Ainsi cette maison que les personnages prennent beaucoup de temps à réparer et embellir, et qui apparaît comme le personnage principal du film. Au centre du récit, bien que située dans ce qui paraît être le bout du monde, elle est tour à tour refuge, havre de paix, milieu hostile et même agresseur potentiel. On peut y voir le double symbolique de la jeune fille qui se reconstruit et celui, plus symbolique encore, d’un pays qui "prend l’eau" et souffre éternellement du spectre de la guerre et de la violence.
Dans ce cinéma d’observation ténu et subtil, chaque séquence fourmille de détails. On sent ainsi l’antagonisme ancestral entre l’homme et la nature, nature ambiguë et trouble qui tantôt lui apporte prospérité et nourriture, et tantôt se déchaîne contre lui et ses maigres possessions. C’est la grande roue du destin qui tourne. Le film, construit en boucle, peut alors se lire comme l'un des nombreux cycles d’une histoire se répétant à l’infini.

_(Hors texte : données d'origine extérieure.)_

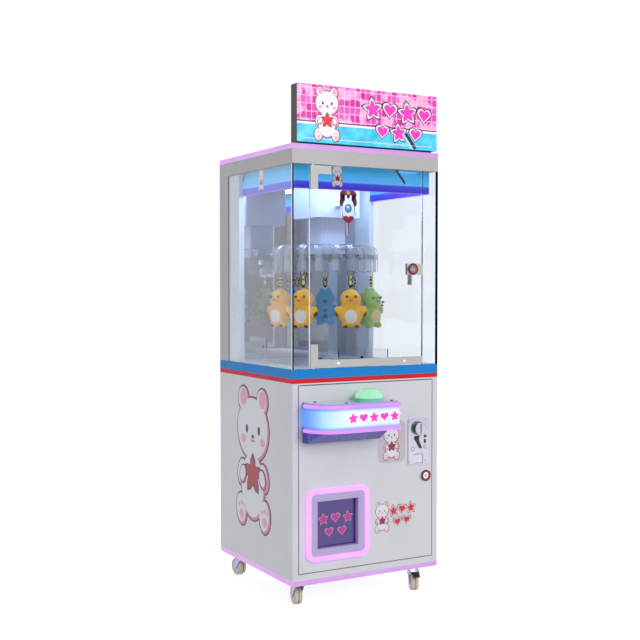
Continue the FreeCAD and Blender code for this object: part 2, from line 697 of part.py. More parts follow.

William Vega fait ainsi le portrait d’un lieu et d’une époque bien plus qu’il ne raconte l’histoire d’un personnage en particulier. D’où ce cinéma de sensations vives et d’impressions durables, qui prend le temps de rendre palpables au spectateur les contours d’une certaine réalité colombienne aux accents plus universels qu'il n'y paraît.